Starting on May 29, churches in Frederick County were allowed to meet indoors at 50 percent capacity and no more than 250 people. While some churches are continuing to meet online, others, like Frederick Church of the Brethren, met in person Sunday but stayed outside.
“God is with us whether we’re at home worshipping or whether we’re here and we all understand that but it’s like our family,” said Janice Bowman, a congregation member and director of lay ministries. “Our family can be away from a distance but when we get together and have our reunions it’s just like a reconnection time.”
Outside services are part of the church’s own “Phase 1,” which includes both online and outside service options. Under this phase, study groups meet online, at-risk people are encouraged to stay home, masks are required and the FCOB campus remains closed. Phase 2, expected to start in mid-to-late June will be similar but include indoor services.
“Certainly we’re trying to be cautious,” said Kevin King, lead pastor at FCOB. “But also recognizing that there’s different spectrums … There’s some who don’t want to come out and be with anyone. There’s others who can’t wait to be out amongst people and so our initial phase is to meet outside. We’re going to do that for at least two weeks. That helps us not only get the kinks out as we’re dealing with individuals and some of the different processes that we have to undergo but also helps us gauge numbers so that when we do go back inside, we’ll be able to have the appropriate number of services to accommodate the social distancing.”
On Sunday, FCOB offered several service options including two outdoor services for hearing people and one for those who are deaf.
Online services will continue as FCOB relaunches.
“We’ve found great value in that,” King said. “We’ve been able to reach individuals not just locally but even globally. We have people from different countries that have been able to tap in and our deaf fellowship has … been able to reach individuals who do not have deaf churches in their community and so we’ve been able to see a tremendous impact and have a tremendous impact in those cultures.”
Bowman said it was a very joyful experience to see people that she hasn’t seen in awhile.
“I’ve talked with some of them on the phone but to actually see them personally and talk to them is just kind of ... inspiring, kind of uplifting. I think we’re all getting a little bit antsy being in home or not being out a lot so it’s been just a really good experience,” she said.
Bowman, who has been on staff and a member of the church for about 30 years, said music is a very important part of worship.
“There’s always a synergy when you have people together. So our worship has a much more robust feel to it when you are together versus online,” she said. “I appreciate our online and I was always involved in that but I’m also very much mindful to be the church, we don’t have to meet in a building like this or in a parking lot.”

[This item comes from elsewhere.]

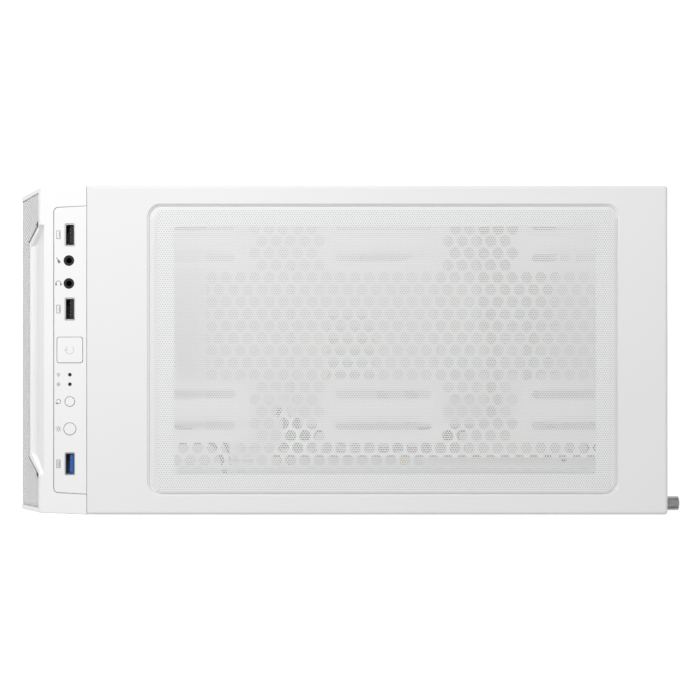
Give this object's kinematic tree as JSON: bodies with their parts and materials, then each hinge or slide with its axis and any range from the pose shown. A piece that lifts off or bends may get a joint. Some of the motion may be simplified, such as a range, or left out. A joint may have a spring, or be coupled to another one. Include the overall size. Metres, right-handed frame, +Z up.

Bowman added that congregation members have been looking for ways to be the church, even when they’re not meeting together, including serving at the community garden, making masks, calling one another, making meals for people and helping those in the congregation that need an extra hand.
King said it’s difficult not to have personal contact online and that even meeting outside is different because things like hugging are not an option.
“But it’s again that opportunity just to be amongst our brothers and sisters in Christ but also to be outside on a beautiful day like this and share Christ in the community in which we live, so that’s been a pleasure,” he said.
King said he was most looking forward to worshipping together and being able to share Christ beyond the walls of the church.
“We believe that God is not just in a building. He dwells within us and so we have the opportunity to take him outside and so this may even be something we look at doing further down the road on a consistent basis,” he said.
It was a joyful day for Laura Anspach, director of caring ministries and lifelong congregation member, too.
“We can still worship online. It’s not a matter of just worshipping Jesus, it’s being there for each other is something we’ve missed,” she said.
For Anspach, specifically in her role as director of caring ministries, she works with those who are grieving, have lost loved ones or who don’t leave their homes. She said what she misses the most is being able to see people, smile and connect eye-to-eye, which is part of why she’s so happy that the congregation can see each other again.
Anspach said she feels like she can worship Christ no matter where she is but that many of the people she calls regularly as part of her job are lonely and craving connection.
“I think that’s the difference here and as long as we’re doing it in a safe way where we’re still 6 feet apart, we have our masks, you’re able to provide that connection with people,” she said.
She also noted that there are people who don’t have or understand how to access online services.
“[Meeting in-person is] giving them an opportunity again to be involved again and make that connection,” Anspach said.
Bowman also said that she’s been making DVD’s of services and devotionals for people who aren’t connected online.
Anspach said she was most looking forward to seeing the families. She teaches Sunday school and was able to see some of her students.
“Just seeing their faces was so good. It was so good to see them and it’s amazing how much particularly the young people have changed during this time,” she said.